» EXERCISE BRIEF
Start at the line containing "const geometry = toGeometry(solid.intersect(feltEnvelope()));", stop at the line containing "cad_parts[node].hide_render = cad_parts[node].hide_viewport", and set down every line in that stretch exactly as written, and nothing else.

** start ITEMS **

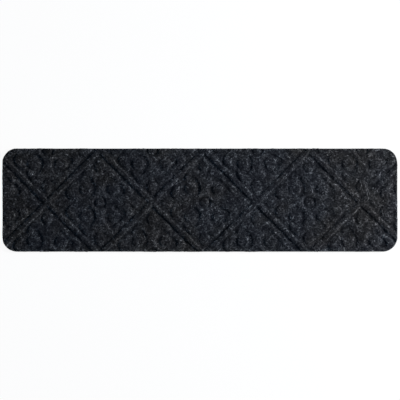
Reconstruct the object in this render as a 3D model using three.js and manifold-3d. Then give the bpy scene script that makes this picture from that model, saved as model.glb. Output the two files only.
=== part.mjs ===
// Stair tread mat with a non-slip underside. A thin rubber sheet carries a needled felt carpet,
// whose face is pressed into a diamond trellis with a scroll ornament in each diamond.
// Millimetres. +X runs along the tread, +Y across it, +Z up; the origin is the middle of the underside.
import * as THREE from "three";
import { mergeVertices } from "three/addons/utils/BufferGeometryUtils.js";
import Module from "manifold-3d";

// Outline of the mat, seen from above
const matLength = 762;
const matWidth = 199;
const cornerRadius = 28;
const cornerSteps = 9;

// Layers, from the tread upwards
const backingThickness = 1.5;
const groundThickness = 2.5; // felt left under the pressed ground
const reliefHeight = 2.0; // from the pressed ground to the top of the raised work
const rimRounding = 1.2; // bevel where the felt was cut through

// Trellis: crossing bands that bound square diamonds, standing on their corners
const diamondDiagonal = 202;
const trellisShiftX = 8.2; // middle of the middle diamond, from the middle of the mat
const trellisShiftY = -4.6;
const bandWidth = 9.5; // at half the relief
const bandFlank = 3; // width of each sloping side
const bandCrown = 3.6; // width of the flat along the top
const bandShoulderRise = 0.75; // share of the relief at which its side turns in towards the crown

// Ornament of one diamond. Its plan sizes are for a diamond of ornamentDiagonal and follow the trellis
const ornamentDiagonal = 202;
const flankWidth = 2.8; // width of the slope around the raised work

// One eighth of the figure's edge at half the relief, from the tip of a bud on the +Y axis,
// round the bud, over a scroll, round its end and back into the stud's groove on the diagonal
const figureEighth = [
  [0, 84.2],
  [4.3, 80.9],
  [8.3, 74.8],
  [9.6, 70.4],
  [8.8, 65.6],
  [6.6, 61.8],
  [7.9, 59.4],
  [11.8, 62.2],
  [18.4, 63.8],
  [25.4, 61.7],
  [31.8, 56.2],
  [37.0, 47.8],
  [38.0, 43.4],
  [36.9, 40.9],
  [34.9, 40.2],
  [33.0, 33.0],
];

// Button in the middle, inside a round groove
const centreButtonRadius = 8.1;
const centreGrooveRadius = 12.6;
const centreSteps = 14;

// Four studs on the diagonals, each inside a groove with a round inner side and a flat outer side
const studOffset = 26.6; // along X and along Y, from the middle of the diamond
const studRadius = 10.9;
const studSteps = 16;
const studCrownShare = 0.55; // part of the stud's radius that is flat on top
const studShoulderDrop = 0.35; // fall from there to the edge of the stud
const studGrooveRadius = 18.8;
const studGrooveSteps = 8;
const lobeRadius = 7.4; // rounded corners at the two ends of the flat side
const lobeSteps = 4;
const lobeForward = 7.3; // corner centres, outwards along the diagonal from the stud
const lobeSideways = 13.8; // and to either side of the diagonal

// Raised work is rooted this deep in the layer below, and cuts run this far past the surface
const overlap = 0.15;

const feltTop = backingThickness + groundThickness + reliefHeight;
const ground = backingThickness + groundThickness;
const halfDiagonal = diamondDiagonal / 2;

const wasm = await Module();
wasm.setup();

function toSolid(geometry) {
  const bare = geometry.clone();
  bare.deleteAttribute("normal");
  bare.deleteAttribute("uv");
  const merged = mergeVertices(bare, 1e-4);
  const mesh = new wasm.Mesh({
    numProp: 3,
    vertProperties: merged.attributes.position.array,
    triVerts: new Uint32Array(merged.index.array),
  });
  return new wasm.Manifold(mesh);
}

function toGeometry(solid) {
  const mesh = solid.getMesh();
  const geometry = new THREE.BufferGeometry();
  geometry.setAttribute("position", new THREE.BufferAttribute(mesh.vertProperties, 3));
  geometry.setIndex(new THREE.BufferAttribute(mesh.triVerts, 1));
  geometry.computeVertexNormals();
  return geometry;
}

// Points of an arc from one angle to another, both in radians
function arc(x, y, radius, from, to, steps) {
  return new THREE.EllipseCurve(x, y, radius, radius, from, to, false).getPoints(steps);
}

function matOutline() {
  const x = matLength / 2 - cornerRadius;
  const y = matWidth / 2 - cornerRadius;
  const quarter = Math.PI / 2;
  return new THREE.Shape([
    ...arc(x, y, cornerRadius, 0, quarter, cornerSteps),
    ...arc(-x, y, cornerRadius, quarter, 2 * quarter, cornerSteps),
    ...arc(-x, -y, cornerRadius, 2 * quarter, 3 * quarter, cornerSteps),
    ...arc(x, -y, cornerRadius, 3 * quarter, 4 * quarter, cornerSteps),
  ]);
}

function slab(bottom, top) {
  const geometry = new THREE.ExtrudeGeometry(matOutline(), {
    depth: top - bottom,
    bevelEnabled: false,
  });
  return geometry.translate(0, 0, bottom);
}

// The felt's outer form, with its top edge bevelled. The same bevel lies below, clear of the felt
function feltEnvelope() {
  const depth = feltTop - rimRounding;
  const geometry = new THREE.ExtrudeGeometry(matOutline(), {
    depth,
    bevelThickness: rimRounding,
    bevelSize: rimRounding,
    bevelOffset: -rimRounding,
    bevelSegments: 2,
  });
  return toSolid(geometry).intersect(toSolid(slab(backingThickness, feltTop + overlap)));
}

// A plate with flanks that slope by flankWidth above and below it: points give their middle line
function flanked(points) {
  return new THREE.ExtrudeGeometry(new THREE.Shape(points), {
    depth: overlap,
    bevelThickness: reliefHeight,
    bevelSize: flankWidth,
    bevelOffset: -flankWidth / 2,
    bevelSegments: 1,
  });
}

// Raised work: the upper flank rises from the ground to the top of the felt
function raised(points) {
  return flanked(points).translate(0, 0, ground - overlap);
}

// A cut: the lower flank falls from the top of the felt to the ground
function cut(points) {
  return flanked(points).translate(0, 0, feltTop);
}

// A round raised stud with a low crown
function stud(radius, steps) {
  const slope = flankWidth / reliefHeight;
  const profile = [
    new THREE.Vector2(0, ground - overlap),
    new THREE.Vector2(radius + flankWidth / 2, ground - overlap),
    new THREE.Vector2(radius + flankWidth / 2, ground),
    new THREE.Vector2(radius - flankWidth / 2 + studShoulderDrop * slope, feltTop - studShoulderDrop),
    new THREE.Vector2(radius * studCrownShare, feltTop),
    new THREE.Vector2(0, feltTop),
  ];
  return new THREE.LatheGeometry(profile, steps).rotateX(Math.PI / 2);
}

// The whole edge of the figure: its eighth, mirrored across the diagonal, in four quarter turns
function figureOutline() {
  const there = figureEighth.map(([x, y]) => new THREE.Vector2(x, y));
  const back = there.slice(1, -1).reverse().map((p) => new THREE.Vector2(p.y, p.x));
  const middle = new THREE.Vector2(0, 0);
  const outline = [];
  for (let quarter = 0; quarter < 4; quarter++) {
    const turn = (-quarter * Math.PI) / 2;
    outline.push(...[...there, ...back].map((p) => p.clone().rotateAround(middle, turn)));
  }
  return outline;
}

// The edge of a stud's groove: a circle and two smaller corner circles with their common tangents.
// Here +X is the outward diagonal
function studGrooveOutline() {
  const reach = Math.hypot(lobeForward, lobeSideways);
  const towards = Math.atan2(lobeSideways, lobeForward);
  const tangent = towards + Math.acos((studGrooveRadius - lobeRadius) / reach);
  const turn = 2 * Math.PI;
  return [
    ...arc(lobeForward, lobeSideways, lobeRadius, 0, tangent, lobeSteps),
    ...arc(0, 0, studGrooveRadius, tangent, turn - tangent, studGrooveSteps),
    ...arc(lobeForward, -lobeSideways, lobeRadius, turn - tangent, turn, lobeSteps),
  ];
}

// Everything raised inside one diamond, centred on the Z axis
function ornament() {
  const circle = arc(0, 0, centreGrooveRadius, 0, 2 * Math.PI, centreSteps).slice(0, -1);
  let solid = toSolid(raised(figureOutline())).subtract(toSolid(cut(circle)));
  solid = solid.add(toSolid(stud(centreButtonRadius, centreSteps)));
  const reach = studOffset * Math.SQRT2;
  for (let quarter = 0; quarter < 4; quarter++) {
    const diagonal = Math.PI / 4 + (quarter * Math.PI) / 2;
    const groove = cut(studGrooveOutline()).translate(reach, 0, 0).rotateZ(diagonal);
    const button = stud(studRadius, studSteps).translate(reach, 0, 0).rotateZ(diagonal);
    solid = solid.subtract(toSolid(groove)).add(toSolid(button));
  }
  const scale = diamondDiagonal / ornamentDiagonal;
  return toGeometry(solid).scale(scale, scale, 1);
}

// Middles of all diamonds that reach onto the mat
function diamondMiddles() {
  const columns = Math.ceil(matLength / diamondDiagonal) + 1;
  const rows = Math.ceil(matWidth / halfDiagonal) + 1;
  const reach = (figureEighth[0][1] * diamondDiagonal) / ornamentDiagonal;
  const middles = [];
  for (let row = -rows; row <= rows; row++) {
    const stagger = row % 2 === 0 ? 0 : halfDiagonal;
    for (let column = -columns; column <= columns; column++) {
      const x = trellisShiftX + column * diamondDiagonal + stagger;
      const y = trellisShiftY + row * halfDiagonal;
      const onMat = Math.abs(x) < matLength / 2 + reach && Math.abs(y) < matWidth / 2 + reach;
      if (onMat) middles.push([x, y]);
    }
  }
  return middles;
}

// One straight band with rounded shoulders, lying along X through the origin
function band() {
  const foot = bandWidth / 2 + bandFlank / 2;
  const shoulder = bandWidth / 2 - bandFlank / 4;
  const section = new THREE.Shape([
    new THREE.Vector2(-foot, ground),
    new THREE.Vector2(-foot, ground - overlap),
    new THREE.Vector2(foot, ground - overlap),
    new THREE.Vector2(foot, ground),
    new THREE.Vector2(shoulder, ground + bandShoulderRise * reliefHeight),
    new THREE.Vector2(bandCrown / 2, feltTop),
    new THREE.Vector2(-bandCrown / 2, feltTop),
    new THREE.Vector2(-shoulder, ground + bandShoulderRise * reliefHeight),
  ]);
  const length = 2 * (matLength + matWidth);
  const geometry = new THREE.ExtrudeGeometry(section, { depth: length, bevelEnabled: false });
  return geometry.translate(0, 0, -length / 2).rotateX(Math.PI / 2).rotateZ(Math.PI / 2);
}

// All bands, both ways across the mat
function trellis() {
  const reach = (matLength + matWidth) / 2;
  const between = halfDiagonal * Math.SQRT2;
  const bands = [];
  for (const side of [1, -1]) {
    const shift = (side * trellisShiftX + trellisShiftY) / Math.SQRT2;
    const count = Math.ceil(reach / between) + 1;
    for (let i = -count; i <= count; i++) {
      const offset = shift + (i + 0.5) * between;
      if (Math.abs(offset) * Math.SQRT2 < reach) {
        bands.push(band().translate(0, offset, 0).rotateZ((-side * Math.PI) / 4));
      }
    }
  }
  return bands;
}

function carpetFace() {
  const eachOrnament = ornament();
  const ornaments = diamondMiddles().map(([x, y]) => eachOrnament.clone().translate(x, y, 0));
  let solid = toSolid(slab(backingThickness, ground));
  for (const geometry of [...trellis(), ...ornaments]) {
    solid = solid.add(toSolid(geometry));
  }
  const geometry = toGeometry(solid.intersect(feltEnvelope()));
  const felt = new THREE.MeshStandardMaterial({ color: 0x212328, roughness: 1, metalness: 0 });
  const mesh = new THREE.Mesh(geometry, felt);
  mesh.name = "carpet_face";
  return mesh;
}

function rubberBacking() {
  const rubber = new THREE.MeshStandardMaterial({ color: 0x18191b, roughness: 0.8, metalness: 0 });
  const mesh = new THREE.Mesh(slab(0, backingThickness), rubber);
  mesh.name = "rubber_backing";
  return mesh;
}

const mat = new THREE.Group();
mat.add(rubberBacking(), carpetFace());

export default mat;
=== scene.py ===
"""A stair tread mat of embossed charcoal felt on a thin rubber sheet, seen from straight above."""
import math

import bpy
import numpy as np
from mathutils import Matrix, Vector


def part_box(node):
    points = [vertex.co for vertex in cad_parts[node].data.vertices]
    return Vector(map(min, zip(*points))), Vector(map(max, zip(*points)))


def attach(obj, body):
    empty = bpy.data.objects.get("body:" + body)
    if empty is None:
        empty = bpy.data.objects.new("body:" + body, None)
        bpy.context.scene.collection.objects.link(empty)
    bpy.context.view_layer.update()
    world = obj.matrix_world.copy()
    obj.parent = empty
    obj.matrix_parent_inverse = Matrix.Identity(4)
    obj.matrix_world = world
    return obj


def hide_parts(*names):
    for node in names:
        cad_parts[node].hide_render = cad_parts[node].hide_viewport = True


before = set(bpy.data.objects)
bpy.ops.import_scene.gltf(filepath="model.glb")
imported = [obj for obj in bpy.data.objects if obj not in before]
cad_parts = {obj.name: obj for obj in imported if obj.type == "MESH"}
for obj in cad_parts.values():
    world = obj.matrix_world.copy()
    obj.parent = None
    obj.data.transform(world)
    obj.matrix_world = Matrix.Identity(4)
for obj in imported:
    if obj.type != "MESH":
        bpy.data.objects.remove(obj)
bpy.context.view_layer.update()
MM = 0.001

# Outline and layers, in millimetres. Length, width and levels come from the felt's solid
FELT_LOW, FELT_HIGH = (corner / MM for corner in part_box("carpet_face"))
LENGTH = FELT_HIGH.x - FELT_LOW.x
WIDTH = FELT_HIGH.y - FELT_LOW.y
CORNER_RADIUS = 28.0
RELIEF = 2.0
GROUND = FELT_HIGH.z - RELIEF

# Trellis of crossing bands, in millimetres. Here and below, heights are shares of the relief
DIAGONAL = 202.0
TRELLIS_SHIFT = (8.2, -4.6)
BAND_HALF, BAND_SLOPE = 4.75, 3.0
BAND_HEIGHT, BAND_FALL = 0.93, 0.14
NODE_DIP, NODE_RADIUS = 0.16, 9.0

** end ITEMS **
** start ITEMS **

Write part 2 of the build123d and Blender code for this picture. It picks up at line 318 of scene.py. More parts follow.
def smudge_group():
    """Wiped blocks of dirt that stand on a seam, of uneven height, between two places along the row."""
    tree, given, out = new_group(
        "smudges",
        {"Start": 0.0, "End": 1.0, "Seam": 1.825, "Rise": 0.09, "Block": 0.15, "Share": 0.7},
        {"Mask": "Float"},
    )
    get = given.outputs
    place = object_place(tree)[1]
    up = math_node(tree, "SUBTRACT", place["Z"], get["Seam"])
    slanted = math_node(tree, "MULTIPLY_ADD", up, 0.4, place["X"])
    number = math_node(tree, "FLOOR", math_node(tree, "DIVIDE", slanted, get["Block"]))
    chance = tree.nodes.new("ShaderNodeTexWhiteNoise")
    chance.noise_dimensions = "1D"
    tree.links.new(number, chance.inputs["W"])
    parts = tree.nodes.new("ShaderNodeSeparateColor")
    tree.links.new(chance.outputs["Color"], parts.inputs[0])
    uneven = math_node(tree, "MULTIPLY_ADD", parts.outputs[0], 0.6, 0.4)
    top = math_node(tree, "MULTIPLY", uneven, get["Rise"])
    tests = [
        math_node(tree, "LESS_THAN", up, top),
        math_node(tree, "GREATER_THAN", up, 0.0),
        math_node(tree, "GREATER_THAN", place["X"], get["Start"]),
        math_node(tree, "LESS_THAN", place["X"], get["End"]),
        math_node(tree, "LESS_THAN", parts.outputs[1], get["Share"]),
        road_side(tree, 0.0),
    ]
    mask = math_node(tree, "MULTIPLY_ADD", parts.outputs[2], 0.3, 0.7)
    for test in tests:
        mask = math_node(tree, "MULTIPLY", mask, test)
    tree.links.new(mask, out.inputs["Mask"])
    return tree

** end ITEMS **

» THE RESULT
  const geometry = toGeometry(solid.intersect(feltEnvelope()));
  const felt = new THREE.MeshStandardMaterial({ color: 0x212328, roughness: 1, metalness: 0 });
  const mesh = new THREE.Mesh(geometry, felt);
  mesh.name = "carpet_face";
  return mesh;
}

function rubberBacking() {
  const rubber = new THREE.MeshStandardMaterial({ color: 0x18191b, roughness: 0.8, metalness: 0 });
  const mesh = new THREE.Mesh(slab(0, backingThickness), rubber);
  mesh.name = "rubber_backing";
  return mesh;
}

const mat = new THREE.Group();
mat.add(rubberBacking(), carpetFace());

export default mat;
=== scene.py ===
"""A stair tread mat of embossed charcoal felt on a thin rubber sheet, seen from straight above."""
import math

import bpy
import numpy as np
from mathutils import Matrix, Vector


def part_box(node):
    points = [vertex.co for vertex in cad_parts[node].data.vertices]
    return Vector(map(min, zip(*points))), Vector(map(max, zip(*points)))


def attach(obj, body):
    empty = bpy.data.objects.get("body:" + body)
    if empty is None:
        empty = bpy.data.objects.new("body:" + body, None)
        bpy.context.scene.collection.objects.link(empty)
    bpy.context.view_layer.update()
    world = obj.matrix_world.copy()
    obj.parent = empty
    obj.matrix_parent_inverse = Matrix.Identity(4)
    obj.matrix_world = world
    return obj


def hide_parts(*names):
    for node in names:
        cad_parts[node].hide_render = cad_parts[node].hide_viewport = True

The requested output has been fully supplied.